▶ **ENTRIES PROVIDED**
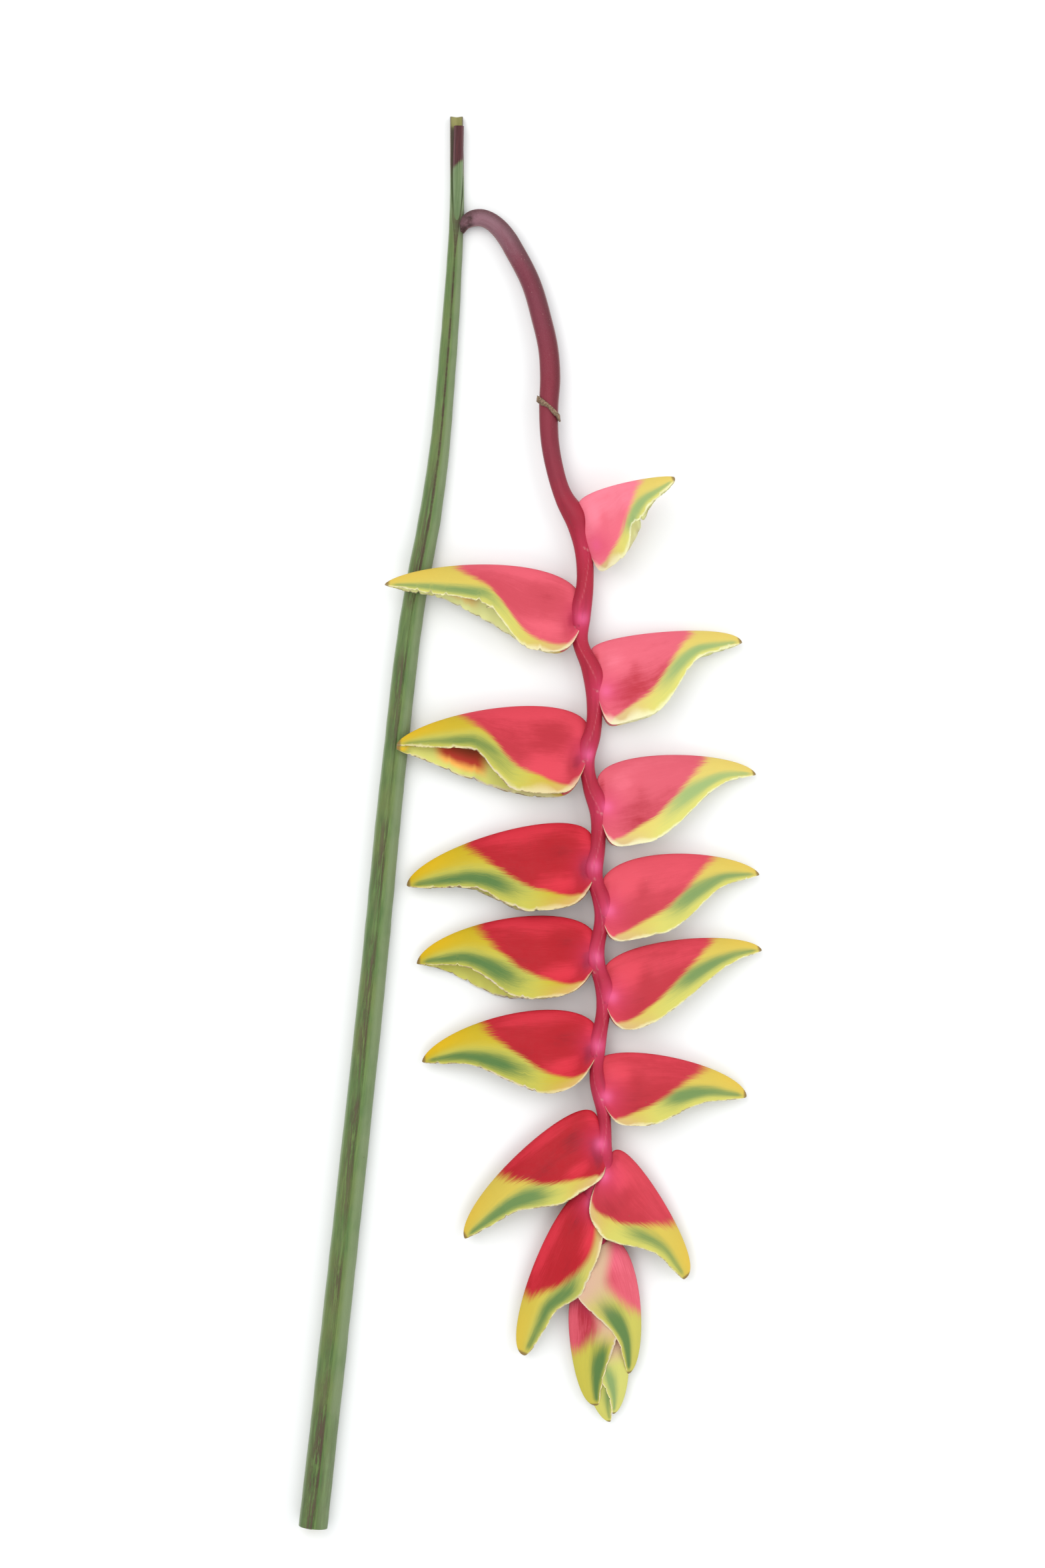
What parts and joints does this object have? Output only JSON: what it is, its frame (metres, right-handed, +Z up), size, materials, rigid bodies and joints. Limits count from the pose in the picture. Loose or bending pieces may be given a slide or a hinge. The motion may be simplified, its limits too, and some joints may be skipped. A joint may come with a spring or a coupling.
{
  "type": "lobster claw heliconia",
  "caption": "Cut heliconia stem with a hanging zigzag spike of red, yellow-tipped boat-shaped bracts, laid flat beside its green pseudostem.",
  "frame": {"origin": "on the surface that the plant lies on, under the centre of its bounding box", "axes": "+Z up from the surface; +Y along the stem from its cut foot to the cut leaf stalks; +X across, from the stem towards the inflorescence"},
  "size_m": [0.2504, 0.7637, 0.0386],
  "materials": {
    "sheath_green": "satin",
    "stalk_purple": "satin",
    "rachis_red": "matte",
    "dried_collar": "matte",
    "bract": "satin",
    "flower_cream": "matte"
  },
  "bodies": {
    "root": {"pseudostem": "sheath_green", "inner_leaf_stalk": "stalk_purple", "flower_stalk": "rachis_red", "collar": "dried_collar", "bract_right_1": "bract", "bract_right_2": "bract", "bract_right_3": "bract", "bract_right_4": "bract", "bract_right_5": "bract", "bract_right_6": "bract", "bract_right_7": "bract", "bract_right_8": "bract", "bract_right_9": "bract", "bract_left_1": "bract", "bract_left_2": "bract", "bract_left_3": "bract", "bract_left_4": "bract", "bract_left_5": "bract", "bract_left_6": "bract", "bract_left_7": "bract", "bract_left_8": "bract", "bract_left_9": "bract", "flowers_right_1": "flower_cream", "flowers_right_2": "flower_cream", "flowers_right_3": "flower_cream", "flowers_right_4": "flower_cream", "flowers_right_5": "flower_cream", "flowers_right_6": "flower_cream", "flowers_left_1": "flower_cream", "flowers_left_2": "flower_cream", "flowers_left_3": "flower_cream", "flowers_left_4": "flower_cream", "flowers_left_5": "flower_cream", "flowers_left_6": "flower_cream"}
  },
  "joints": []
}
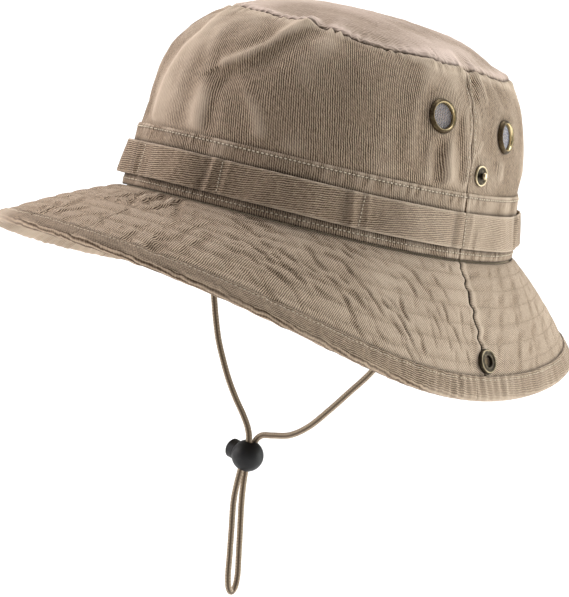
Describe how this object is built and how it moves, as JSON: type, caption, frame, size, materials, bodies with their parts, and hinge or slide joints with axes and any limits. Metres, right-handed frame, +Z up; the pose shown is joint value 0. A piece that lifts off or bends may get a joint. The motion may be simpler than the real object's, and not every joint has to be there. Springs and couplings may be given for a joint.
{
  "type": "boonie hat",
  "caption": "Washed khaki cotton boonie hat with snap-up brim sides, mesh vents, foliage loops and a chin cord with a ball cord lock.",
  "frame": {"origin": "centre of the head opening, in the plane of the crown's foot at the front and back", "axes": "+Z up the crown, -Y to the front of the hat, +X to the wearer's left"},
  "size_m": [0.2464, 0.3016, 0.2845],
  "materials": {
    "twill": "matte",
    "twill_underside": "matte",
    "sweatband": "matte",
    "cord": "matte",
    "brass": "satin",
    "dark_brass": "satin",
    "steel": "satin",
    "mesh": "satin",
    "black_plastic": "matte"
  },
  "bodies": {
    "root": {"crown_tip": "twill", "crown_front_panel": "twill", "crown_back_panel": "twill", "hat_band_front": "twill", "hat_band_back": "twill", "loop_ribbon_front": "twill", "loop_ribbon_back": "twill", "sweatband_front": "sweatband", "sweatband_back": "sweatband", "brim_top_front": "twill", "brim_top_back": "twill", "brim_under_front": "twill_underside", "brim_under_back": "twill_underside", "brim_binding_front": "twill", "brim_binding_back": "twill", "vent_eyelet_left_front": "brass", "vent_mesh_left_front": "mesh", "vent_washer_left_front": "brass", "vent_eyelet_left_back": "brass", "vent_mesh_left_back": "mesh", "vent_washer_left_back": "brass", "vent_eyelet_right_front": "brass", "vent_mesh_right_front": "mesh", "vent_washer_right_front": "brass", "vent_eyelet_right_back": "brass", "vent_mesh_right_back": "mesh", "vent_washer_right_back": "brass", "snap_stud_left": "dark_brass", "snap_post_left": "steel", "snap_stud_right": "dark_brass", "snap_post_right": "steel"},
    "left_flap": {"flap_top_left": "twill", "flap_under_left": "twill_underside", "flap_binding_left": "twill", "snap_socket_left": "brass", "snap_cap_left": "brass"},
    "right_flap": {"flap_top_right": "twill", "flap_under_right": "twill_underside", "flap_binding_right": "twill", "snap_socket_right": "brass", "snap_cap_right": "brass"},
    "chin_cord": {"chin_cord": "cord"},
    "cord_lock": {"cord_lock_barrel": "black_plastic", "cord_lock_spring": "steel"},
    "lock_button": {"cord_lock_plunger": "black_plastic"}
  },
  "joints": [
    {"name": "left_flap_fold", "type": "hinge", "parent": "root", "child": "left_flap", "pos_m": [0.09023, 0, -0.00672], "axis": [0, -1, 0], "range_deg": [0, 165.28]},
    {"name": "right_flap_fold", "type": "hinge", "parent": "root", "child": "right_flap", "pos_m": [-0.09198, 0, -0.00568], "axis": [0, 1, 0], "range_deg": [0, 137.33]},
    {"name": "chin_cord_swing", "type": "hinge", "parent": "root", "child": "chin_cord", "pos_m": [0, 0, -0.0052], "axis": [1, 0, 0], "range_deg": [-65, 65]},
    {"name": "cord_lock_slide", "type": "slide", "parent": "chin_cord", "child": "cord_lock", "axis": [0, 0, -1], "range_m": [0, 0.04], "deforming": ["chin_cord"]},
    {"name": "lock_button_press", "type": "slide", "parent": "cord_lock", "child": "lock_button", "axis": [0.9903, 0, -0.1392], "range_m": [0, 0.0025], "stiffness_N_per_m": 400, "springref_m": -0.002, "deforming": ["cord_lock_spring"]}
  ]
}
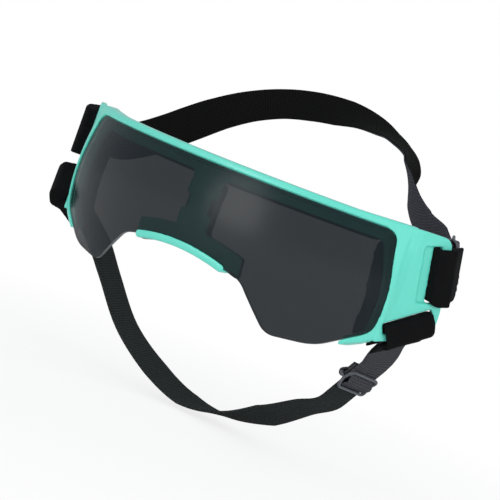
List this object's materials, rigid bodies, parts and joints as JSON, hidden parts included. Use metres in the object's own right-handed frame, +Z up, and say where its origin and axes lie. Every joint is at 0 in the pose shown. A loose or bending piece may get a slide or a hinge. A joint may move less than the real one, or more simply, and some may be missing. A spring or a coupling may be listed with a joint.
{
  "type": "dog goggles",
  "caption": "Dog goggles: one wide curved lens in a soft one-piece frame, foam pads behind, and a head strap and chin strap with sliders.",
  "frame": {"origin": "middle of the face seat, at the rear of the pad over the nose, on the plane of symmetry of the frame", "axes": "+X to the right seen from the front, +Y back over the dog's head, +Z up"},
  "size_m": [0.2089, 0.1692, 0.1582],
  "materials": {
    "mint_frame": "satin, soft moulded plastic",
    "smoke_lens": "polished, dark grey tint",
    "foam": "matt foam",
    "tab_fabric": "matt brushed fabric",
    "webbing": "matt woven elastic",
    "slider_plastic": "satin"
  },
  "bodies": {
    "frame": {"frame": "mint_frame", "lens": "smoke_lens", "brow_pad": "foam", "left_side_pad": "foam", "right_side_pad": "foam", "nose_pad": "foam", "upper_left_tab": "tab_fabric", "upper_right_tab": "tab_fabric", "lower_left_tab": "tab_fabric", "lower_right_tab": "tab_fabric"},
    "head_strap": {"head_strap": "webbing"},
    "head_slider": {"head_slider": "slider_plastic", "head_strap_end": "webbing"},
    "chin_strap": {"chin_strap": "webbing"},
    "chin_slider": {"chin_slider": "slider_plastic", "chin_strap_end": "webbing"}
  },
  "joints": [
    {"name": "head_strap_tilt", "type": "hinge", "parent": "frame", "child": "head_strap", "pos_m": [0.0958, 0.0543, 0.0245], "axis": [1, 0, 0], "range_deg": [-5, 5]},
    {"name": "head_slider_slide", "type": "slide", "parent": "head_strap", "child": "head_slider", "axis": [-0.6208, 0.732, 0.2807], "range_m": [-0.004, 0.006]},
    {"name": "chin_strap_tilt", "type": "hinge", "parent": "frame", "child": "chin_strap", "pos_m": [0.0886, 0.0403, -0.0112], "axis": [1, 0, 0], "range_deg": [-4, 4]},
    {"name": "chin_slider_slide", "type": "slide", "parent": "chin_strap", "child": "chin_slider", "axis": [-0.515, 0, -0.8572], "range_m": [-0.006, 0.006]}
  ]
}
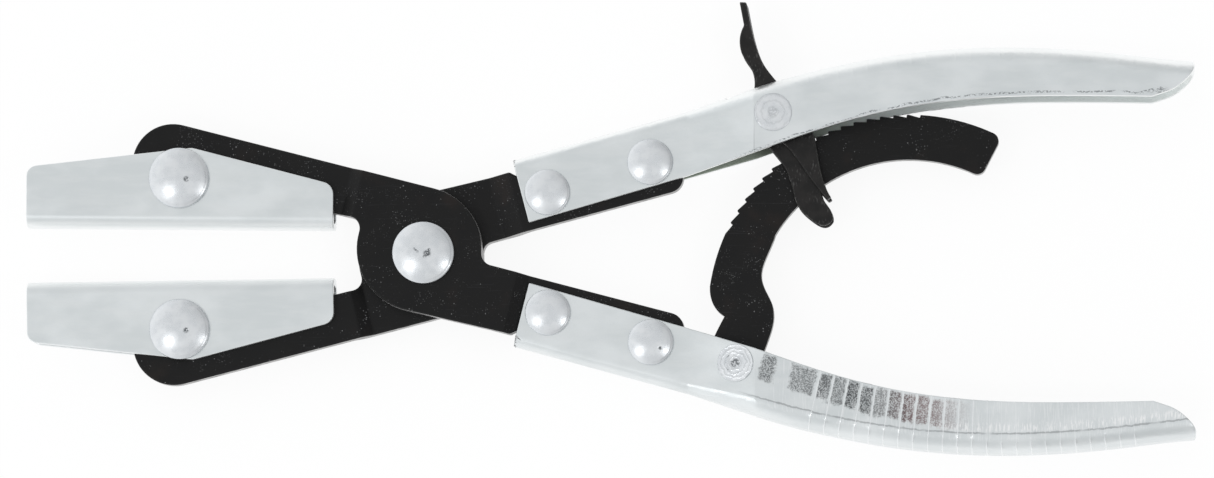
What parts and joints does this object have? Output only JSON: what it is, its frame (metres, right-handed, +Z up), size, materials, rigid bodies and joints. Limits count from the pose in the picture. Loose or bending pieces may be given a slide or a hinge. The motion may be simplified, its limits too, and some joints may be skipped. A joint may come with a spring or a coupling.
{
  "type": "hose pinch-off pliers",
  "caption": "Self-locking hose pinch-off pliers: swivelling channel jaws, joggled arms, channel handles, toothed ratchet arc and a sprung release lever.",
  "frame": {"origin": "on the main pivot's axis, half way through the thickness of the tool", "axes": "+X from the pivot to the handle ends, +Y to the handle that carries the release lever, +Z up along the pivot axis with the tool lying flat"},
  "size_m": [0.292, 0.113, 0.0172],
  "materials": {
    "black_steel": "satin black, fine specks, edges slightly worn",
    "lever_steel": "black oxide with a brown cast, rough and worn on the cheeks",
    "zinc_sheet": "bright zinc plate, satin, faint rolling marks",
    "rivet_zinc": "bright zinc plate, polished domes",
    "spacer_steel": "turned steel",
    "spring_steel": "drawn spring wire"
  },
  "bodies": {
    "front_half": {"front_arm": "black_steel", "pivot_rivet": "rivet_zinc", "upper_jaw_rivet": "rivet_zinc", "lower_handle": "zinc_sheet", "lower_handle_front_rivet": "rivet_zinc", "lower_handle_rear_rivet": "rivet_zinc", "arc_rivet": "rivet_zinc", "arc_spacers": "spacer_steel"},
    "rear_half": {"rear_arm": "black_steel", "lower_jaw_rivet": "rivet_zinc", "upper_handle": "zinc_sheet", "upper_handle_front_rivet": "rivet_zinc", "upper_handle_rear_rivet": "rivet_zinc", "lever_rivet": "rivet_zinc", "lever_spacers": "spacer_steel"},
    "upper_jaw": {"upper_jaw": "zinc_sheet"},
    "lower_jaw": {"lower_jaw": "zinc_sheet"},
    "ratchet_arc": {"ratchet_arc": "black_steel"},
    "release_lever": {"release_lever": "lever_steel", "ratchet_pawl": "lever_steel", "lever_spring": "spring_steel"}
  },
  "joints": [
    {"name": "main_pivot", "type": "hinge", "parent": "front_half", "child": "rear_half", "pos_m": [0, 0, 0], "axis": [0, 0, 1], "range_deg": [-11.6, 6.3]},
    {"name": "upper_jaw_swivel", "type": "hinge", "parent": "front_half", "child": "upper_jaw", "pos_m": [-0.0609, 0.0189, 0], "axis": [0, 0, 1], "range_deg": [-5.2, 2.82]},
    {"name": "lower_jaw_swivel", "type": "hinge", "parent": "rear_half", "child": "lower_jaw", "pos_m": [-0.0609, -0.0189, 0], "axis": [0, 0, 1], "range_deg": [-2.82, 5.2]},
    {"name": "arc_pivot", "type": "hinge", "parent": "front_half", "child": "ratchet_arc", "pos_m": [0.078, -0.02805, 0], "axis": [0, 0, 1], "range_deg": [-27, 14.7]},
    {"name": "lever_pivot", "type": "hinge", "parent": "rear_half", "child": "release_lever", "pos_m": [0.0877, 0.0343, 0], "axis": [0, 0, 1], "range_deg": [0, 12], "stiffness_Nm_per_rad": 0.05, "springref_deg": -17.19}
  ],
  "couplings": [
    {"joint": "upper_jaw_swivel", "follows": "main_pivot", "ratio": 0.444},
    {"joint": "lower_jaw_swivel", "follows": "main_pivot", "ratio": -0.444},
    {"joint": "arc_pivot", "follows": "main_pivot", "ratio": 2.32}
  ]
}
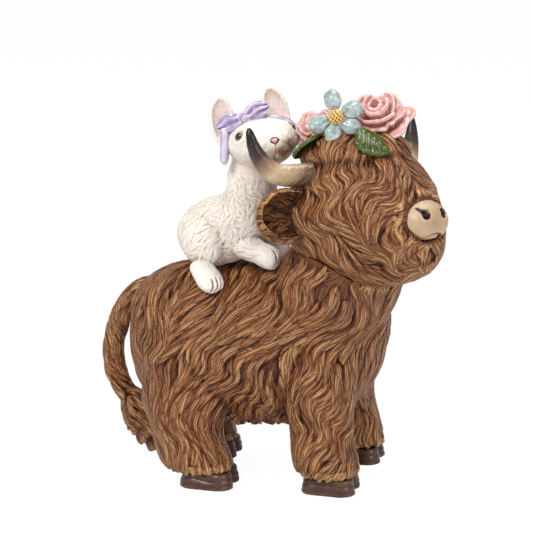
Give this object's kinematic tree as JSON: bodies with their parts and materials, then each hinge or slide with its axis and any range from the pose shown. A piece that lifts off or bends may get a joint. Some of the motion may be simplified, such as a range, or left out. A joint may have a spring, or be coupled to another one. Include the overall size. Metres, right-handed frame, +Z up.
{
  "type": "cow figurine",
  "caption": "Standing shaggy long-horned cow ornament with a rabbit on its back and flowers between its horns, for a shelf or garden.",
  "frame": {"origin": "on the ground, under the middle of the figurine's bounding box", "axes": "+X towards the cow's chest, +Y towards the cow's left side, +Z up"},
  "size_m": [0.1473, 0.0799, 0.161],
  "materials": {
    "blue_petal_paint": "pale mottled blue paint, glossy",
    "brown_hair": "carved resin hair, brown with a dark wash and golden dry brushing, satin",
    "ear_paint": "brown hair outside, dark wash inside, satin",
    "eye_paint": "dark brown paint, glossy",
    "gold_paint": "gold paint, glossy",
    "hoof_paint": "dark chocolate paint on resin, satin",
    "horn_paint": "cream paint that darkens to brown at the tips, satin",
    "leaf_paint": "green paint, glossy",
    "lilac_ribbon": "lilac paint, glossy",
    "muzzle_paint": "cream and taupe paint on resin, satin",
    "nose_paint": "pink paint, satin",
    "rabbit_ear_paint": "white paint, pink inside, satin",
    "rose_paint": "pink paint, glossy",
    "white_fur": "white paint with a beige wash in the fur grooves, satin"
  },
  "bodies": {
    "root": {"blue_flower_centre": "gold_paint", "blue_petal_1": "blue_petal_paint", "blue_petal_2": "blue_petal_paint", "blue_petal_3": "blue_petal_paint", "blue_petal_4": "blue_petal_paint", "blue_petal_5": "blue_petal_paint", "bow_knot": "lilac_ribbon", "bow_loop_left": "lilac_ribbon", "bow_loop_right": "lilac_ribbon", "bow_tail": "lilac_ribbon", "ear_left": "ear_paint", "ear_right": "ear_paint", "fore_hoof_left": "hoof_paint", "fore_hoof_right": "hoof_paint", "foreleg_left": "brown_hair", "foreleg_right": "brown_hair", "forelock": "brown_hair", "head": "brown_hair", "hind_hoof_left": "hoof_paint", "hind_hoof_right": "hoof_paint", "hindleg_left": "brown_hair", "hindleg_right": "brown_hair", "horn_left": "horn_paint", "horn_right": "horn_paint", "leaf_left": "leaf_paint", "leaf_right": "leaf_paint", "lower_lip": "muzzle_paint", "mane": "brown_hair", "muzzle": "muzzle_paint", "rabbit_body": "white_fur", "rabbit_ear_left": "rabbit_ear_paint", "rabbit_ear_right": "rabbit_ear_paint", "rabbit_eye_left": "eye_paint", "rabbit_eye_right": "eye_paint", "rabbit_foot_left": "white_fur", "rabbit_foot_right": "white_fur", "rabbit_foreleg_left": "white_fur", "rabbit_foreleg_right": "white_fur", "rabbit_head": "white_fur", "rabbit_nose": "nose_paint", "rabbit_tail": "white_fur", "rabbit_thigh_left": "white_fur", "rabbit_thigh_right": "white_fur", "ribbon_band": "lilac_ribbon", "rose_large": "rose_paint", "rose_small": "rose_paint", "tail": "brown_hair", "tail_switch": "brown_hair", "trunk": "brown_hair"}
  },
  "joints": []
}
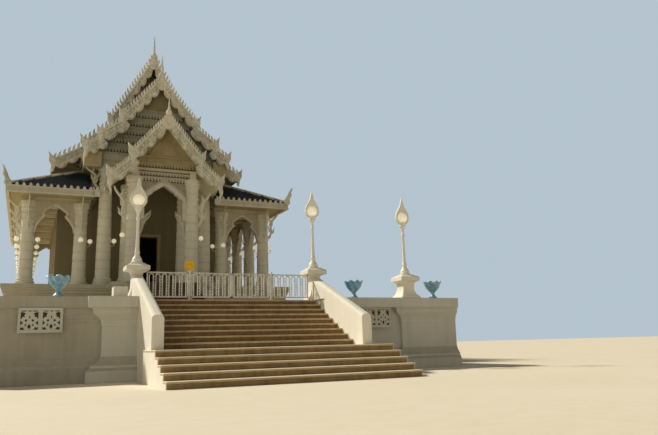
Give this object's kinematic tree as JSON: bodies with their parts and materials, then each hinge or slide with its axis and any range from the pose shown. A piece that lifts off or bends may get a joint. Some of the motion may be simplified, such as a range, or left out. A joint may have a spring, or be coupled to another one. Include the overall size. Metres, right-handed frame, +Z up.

▶ **EXERCISE**
Report each line of the material above where the word "caption" appears.

▶ **TASK OUTPUT**
  "caption": "Cut heliconia stem with a hanging zigzag spike of red, yellow-tipped boat-shaped bracts, laid flat beside its green pseudostem.",
Describe how this object is built and how it moves, as JSON: type, caption, frame, size, materials, bodies with their parts, and hinge or slide joints with axes and any limits. Metres, right-handed frame, +Z up; the pose shown is joint value 0. A piece that lifts off or bends may get a joint. The motion may be simpler than the real object's, and not every joint has to be there. Springs and couplings may be given for a joint.
  "caption": "Washed khaki cotton boonie hat with snap-up brim sides, mesh vents, foliage loops and a chin cord with a ball cord lock.",
  "caption": "Dog goggles: one wide curved lens in a soft one-piece frame, foam pads behind, and a head strap and chin strap with sliders.",
  "caption": "Self-locking hose pinch-off pliers: swivelling channel jaws, joggled arms, channel handles, toothed ratchet arc and a sprung release lever.",
  "caption": "Standing shaggy long-horned cow ornament with a rabbit on its back and flowers between its horns, for a shelf or garden.",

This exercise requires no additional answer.